De realiteit gebiedt evenwel te vermelden dat dergelijke woonvoorzieningen zeer schaars zijn en dat de TBS-titel en betrokkene' s delictverleden acceptatie in een dergelijke voorziening zal bemoeilijken. Indien de kliniek alsnog een passende voorziening gevonden heeft, zal de kliniek het ministerie van justitie verzoeken de longstay- status op te heffen ten einde betrokkene "onder de paraplu van de TBS-maatregel" transmuraal te kunnen plaatsen. Momenteel wordt er vanuit allerlei gremia aangedrongen op differentiatiemogelijkheden voor TBS-longstay gestelden binnen andere voorzieningen zoals de reguliere GGZ. Zodra zich op dat vlak kansen voordoen, zal de kliniek betrokkene zeker daarvoor aanmelden.
In een aanvulling op het advies van 16 maart 2009 stelt de kliniek dat het inmiddels in het voornemen ligt om betrokkene per begin juni 2009 over te plaatsen naar de nieuwe voorziening voor langdurige forensische zorg.

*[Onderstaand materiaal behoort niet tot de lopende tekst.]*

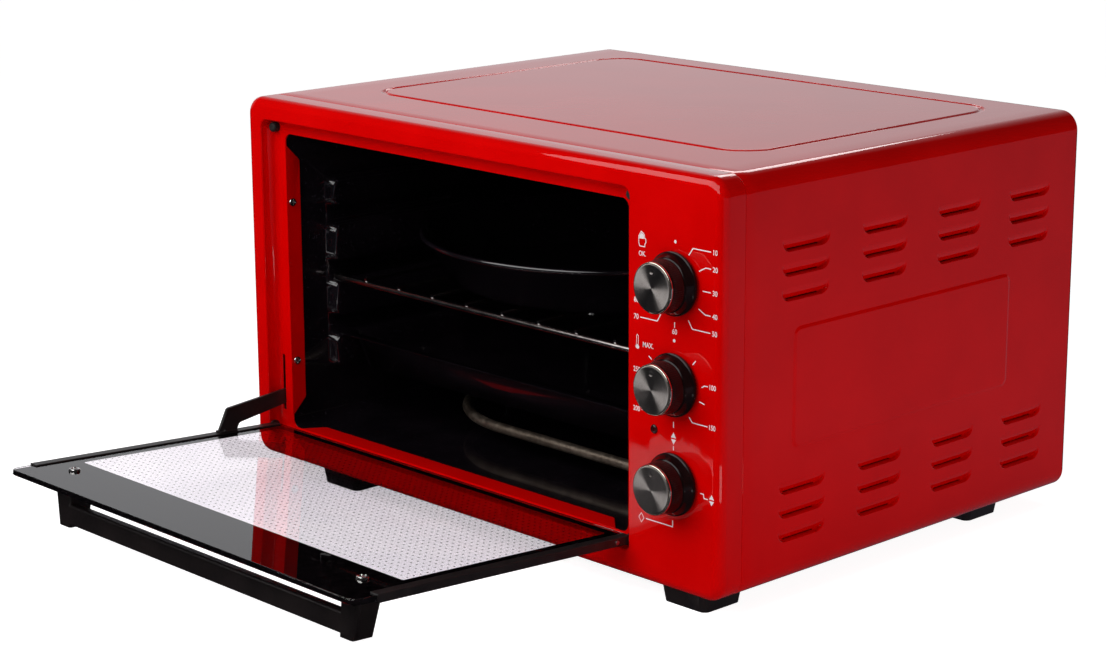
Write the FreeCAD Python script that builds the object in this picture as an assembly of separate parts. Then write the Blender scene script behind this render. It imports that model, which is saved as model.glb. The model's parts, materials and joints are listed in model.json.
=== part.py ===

De kliniek voegt daar nog aan toe dat het nog belangrijker voor betrokkene’s toekomst is het voorgenomen besluit van de staatssecretaris van justitie om differentiaties aan te brengen binnen de huidige langdurige forensische psychiatrische zorgvoorziening. In de optiek van de kliniek zou betrokkene dan in ieder geval in aanmerking dienen te komen voor plaatsing in een longcare voorziening met beveiliging. Zeker dient daarbij evenwel ook sterk overwogen te worden of betrokkene in aanmerking kan komen voor longcare zonder beveiligingsnoodzaak indien de nodige begeleiding en (immaterieel) toezicht gegarandeerd kan worden.
Betrokken heeft ter zitting meegedeeld uit te kijken naar zijn overplaatsing.
• In het bijzonder gelet op de advisering is het hof van oordeel dat de veiligheid van anderen dan wel de algemene veiligheid van personen de verlenging van de terbeschikkingstelling eist.
Het hof kan zich geheel vinden in de visie die de [kliniek] voor ogen heeft en zal derhalve de maatregel van terbeschikkingstelling verlengen met twee jaar.
Beslissing:
Het hof:
Vernietigt de beslissing van de rechtbank te Roermond van 29 april 2008 met betrekking tot de terbeschikkinggestelde [naam].
Wijst af het verzoek om aanhouding.
Verlengt de terbeschikkingstelling met een termijn van twee jaar.
Aldus gedaan door
mr Bartelds als voorzitter,
mrs Stikkelbroeck en Wery als raadsheren,
en drs Harmsen en drs Raes als raden,
in tegenwoordigheid van Van Lieshout-Witjes als griffier,
en in het openbaar uitgesproken op 14 april 2007.
De raden zijn buiten staat deze beslissing mede te ondertekenen.